>>>>
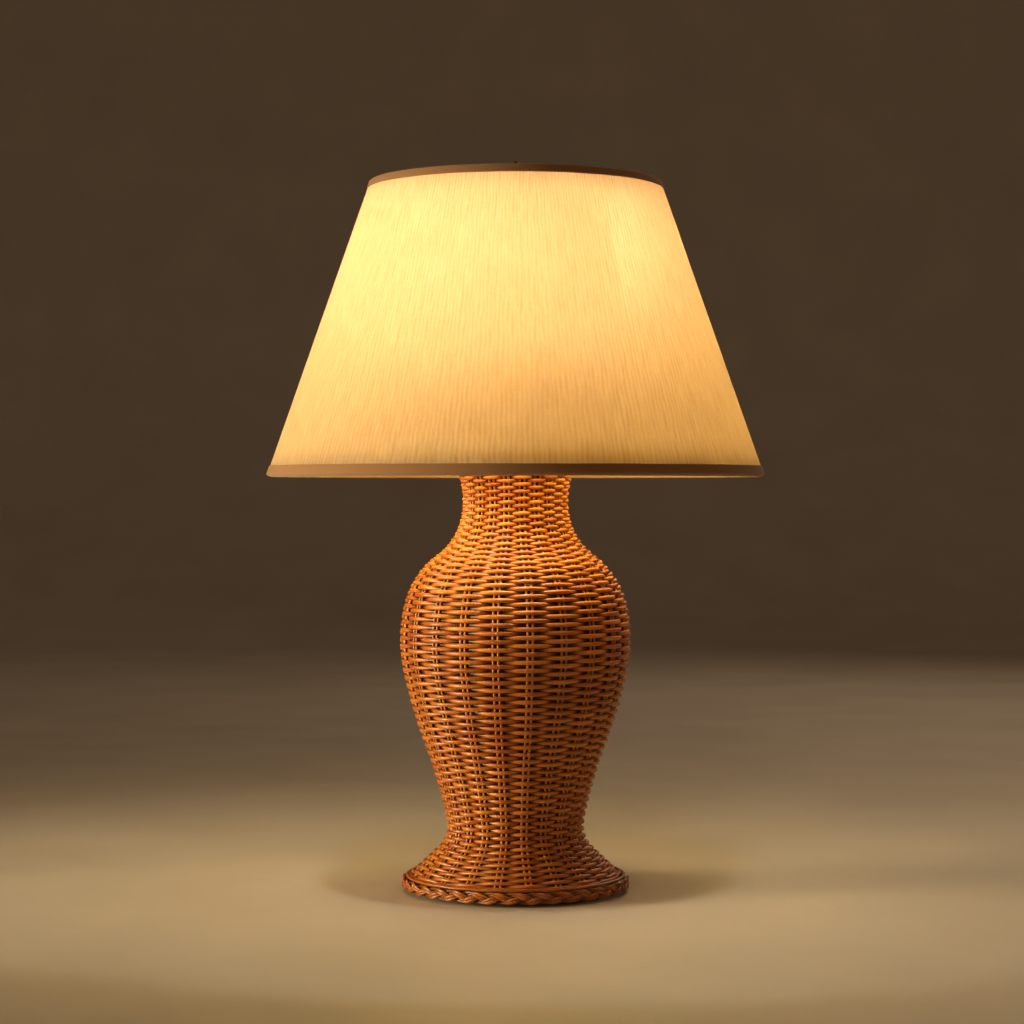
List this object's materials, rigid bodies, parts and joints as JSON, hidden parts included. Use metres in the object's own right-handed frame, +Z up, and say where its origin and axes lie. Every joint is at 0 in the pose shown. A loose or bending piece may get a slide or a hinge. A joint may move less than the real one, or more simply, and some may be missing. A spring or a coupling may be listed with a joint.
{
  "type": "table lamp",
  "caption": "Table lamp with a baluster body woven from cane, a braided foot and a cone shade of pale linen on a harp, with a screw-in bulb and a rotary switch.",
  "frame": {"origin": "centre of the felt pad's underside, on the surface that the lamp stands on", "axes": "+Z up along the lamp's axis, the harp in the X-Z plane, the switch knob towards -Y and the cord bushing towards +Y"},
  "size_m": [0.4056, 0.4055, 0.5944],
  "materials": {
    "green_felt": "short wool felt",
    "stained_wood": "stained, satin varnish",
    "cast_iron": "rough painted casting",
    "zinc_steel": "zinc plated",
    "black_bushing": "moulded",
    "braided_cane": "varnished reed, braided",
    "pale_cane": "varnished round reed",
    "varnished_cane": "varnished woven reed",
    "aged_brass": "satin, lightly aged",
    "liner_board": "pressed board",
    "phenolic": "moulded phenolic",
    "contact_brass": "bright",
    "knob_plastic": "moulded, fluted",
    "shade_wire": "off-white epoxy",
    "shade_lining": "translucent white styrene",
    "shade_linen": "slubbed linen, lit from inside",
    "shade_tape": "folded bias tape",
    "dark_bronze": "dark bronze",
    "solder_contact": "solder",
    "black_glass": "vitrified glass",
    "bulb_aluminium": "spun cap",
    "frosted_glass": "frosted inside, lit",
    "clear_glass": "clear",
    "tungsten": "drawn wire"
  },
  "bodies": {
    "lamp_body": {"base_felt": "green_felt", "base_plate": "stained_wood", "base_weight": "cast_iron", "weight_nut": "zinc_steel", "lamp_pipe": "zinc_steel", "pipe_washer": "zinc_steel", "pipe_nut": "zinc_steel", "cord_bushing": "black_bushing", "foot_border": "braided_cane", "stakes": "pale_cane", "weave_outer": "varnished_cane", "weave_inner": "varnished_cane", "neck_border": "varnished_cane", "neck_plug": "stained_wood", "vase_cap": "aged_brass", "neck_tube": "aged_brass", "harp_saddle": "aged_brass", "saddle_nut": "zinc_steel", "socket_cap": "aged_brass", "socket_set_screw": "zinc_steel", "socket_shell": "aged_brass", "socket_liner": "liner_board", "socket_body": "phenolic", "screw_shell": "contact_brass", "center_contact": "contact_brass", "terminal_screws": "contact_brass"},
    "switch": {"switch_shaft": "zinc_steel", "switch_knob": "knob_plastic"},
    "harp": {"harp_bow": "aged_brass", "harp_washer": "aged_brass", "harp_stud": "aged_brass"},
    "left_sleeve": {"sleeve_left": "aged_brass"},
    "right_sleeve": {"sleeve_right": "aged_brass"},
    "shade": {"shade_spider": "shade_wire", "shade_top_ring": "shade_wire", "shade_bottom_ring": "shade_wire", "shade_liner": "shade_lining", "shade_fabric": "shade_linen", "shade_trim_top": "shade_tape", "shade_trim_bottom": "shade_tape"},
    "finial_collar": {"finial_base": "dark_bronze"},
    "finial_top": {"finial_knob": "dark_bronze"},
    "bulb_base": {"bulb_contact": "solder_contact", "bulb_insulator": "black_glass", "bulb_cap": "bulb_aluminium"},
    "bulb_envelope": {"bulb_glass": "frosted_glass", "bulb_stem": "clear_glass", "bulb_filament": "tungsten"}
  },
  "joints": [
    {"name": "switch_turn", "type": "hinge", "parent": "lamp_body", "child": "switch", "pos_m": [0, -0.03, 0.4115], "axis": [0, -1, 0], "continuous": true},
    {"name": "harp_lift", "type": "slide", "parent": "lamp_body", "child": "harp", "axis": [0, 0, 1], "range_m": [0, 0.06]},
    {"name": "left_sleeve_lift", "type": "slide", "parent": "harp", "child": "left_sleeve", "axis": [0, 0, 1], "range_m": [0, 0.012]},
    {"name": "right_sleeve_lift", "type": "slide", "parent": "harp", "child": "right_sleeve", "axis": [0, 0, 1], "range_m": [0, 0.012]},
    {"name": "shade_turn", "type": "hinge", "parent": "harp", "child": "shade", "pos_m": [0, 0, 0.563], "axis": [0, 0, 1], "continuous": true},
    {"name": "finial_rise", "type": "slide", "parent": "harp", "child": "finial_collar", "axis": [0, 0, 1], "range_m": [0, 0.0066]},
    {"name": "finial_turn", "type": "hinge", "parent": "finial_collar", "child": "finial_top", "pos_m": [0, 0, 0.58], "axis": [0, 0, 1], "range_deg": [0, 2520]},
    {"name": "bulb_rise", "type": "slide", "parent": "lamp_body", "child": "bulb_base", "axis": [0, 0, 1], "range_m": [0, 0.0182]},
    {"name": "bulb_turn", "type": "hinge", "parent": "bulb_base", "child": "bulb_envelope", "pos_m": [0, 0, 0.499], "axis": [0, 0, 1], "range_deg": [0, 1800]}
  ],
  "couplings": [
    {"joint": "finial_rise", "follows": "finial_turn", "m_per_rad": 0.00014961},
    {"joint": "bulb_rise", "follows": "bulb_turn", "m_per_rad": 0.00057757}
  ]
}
<<<<
>>>>
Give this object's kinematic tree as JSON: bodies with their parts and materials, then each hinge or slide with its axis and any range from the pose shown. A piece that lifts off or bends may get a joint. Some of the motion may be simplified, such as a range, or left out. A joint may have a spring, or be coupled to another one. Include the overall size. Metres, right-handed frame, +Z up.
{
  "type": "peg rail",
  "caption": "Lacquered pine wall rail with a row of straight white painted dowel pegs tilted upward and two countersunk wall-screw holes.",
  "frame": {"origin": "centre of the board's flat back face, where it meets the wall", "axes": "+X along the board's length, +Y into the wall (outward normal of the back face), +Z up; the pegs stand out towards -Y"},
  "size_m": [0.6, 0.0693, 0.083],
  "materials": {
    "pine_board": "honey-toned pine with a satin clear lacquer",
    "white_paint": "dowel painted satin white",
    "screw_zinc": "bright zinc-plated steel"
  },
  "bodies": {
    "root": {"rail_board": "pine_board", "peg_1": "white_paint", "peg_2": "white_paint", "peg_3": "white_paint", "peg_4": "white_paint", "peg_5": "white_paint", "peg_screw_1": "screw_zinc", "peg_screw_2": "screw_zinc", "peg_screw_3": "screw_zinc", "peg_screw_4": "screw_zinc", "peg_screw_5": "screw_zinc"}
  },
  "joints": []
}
<<<<
>>>>
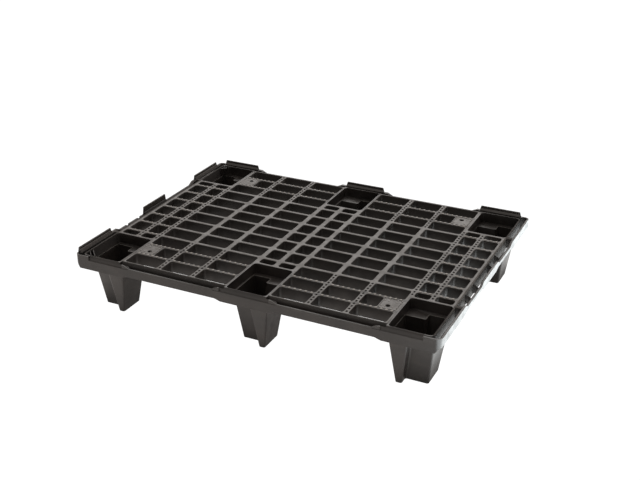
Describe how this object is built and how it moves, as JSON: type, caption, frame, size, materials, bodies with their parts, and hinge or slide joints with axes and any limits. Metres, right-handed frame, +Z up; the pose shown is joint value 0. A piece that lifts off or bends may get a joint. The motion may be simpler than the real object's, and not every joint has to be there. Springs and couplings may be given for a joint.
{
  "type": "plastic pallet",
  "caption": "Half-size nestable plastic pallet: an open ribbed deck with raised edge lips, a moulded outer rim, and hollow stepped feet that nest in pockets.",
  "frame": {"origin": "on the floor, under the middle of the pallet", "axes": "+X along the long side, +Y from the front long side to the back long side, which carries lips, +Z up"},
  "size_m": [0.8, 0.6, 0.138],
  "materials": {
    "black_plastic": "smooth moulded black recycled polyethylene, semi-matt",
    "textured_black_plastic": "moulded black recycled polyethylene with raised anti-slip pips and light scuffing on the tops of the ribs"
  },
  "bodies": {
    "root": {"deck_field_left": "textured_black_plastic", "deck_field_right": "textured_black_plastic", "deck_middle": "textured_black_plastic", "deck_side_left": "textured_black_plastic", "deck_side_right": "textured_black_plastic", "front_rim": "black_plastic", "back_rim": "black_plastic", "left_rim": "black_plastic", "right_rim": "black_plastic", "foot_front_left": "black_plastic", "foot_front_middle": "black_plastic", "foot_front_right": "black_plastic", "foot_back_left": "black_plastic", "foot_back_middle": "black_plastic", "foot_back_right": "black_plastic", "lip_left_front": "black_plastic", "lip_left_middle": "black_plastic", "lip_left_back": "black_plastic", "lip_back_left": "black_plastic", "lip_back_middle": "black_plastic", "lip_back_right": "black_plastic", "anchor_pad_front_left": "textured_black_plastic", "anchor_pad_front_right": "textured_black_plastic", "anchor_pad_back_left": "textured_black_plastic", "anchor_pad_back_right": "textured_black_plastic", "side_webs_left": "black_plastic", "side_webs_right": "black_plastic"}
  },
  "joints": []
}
<<<<
• DIRECTIONS FOR THIS TASK
Pick out all lines from the data above in which the word "where" appears.

• RESULT OF THIS EXERCISE
List this object's materials, rigid bodies, parts and joints as JSON, hidden parts included. Use metres in the object's own right-handed frame, +Z up, and say where its origin and axes lie. Every joint is at 0 in the pose shown. A loose or bending piece may get a slide or a hinge. A joint may move less than the real one, or more simply, and some may be missing. A spring or a coupling may be listed with a joint.
  "frame": {"origin": "centre of the board's flat back face, where it meets the wall", "axes": "+X along the board's length, +Y into the wall (outward normal of the back face), +Z up; the pegs stand out towards -Y"},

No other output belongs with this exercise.